I wanted to read science fiction … I still thought of myself as a science fiction geek.  BUT I had trouble finding stuff to read.

t wasn’t just the politics in the books. To a certain extent it wasn’t the politics at all.  I could take or leave politics and was really good at skimming past stupid stuff.  If it had been politics I wouldn’t have run headlong into mystery.  And it wasn’t the grey and dreary future that everyone assumed …  was on its way.  It wasn’t even the despondent “we can’t write about the far future because humans won’t resemble humans” (says who?) or the loony “We’re living in a science fiction world so what’s the point of writing sf?”

No, what chased me out was boredom.  I realized that given the same subgenre, I could be reading two books at once and not realize I’d changed books.

The pattern was most obvious in the fantasy of mid eighties to the mid nineties. I remember going down a shelf at B & N desperately looking for something to read and getting annoyed at the blurbs.  They were all the same — ALL OF THEM — young female magic user.  Abusive father.  Escape to magical society.  Validation.  Saves the world. Lather, rinse, repeat.

The science fiction was close enough, though by the early nineties we had the truly crazycakes feminist SF with “the women planet is really very peaceful”  and various would be utopias with males “confined”.  Since I like men and prefer the company of men, this left me cold.  The ecological disaster left me equally cold.  Everything was rusty and leaking, and everyone was living in a danker and less hopeful version of 1984, only in this case it was all the fault of eeevil capitalism and industry and if ONLY big Brother had been watching.

The sameness and a weird sense the writer hated the genre and was smirking at me while he wrote as in “Oh, so you want to dream of the future, you nasty little human.  See what I do to your dreams” had me reading less and less science fiction and fantasy as time went on.

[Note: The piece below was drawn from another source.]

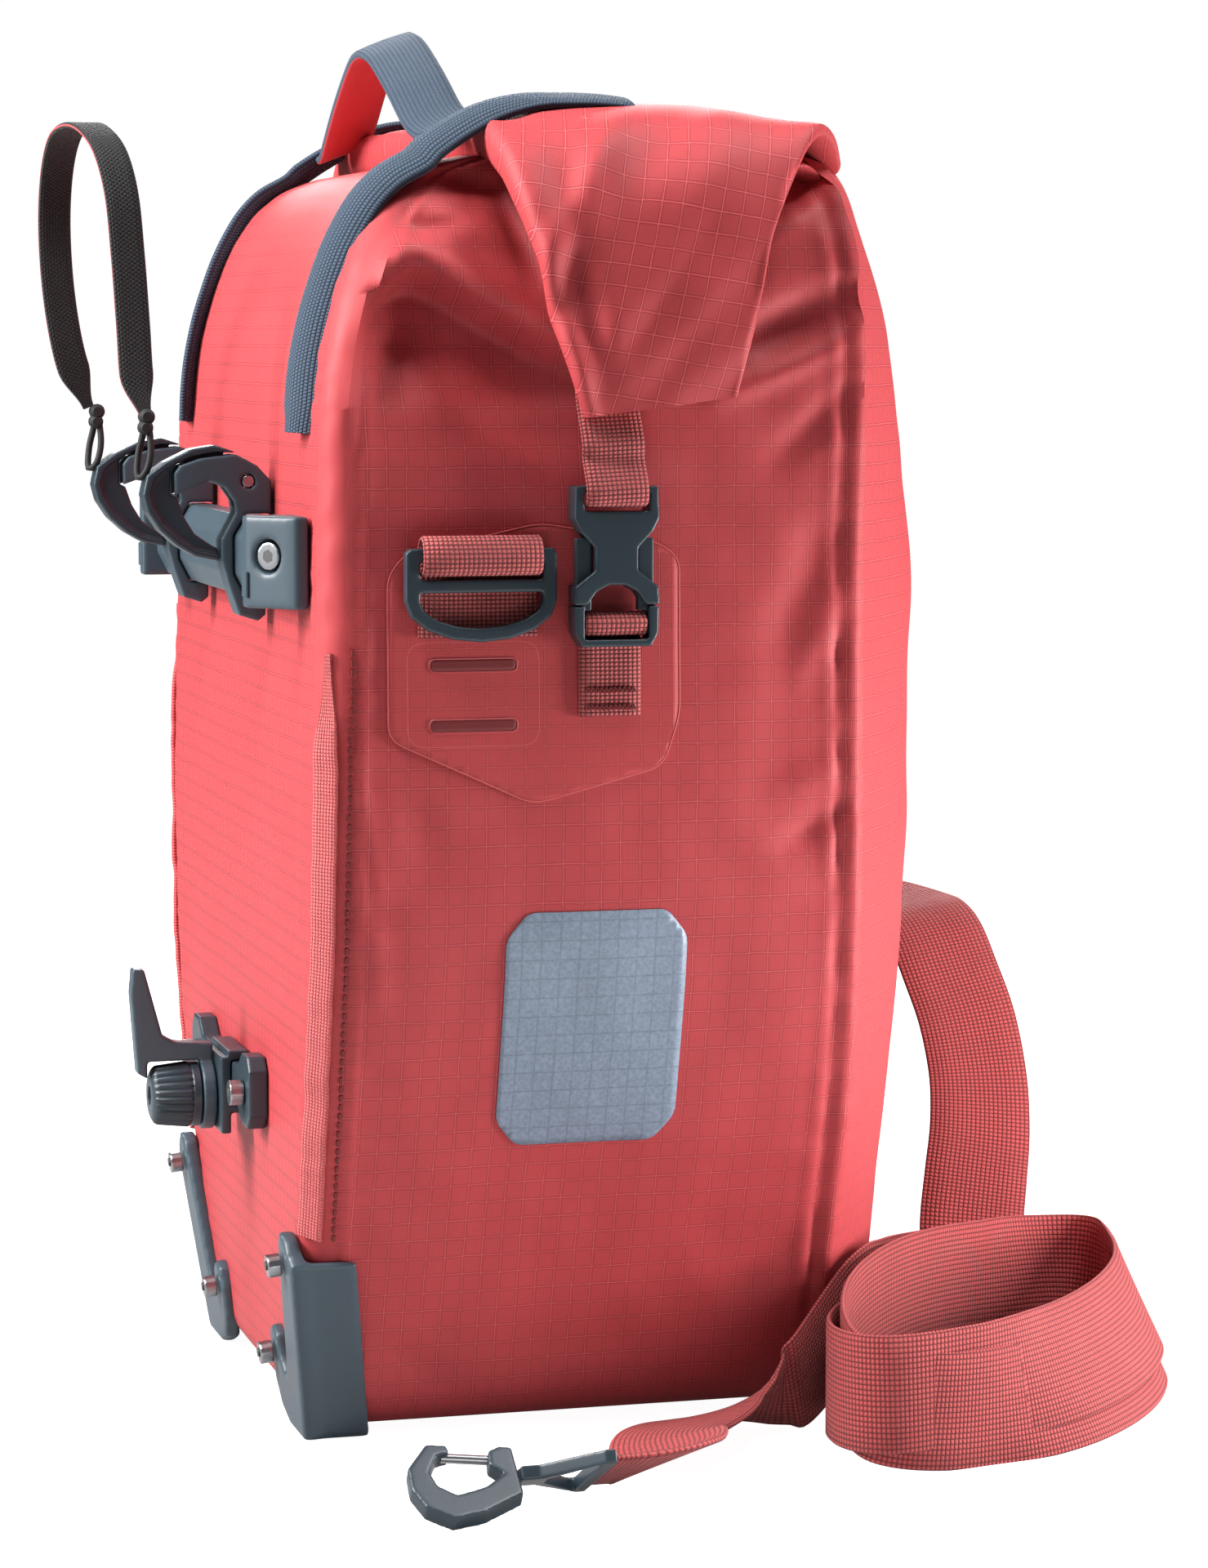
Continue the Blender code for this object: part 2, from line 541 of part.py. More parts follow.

I became a professional writer sometime in the late nineties. And that’s when I found out that the game was rigged.

http://accordingtohoyt.com/2015/03/31/the-scarlet-letters/

ten years ago, I lived in a state of fear. And the fact that my fear was real and serious is justified by that accusation to Brad, “You bad bad man, when you decided these people deserved awards, you didn’t TELL THEM you were putting them on a recommend list.”

I lived in fear because of the implied end of that sentence “And you knew that because you associated them with you, a known conservative, we would make their lives miserable and do our best to end their careers.”

And that, my friends is what I realized when I sold my first novel in the late 90s. Most Americans might not be that sensitive to the “climate” but I was. I had after all grown up in a socialist (at best, during the better times) country where to graduate you had to present the proper progressive front. I knew the signs and the hints and social positioning of “further left than thou.” For instance, my first SF cons, as an author, in the green room, I became aware that “a conservative” was a suitable, laughter inducing punchline for any joke; that all of them believed the Reagan years had set us on course to total dystopia; that the US was less enlightened/capable/free than anywhere else; that your average Republican or even non-Democrat voter was the equivalent of the Taliban.

As for Libertarians, I will to my dying day cherish the dinner I had with my then editor to whom I was describing a funny incident at MileHi where for reasons known only to Bob, I found myself in an argument with someone who wanted to ban the internal combustion engine. My editor perked up and (I swear I’m not making this up) said “Oh, a Libertarian.” At which point my husband squeezed my thigh hard enough to stop me answering. But yeah. That was a not uncommon idea of a libertarian. If it was completely insane and involved banning something, then it was a libertarian.

I once overheard the same editor talking to a colleague and saying that if she got submissions across her desk and they were – dropped and horrified voice – somewhat conservative she recommended they try Baen.

Which the other editor (from a different house) agreed with, because after all, they weren’t in the business of publishing conservative works.

This immediately put me on notice that in the field if you were a conservative (I presume libertarians were worse, or at least they seemed to induce more mouth foaming. And though I was solidly libertarian and – at the time – might have qualified as a Libertarian, I suspect if faced with my real positions they would have classed me as conservative, because my positions were self-obviously not left and that’s all it took.) there was only one house that would take you, and if what you wrote/wanted to write wasn’t accepted by then, then you were out of luck.

After that I lived in a state of fear

I imagine it was similar to living in one of the more unsavory periods of the Soviet Union. You saw these purges happen. Whisper-purges. You got the word that someone was “not quite the thing” or that they associated with so and so who associated with so and so who was a – dropped voice – conservative. Suddenly that person’s books weren’t being bought and somehow people would clear a circle around them, because, well, you know, if you’re seen with a – dropped voice – conservative they might think you’re one too. And then it’s off to Neverland with you.

I found a few other conservatives/libertarians (frankly, mostly libertarians) in the field, all living in the same state of gut clenching fear.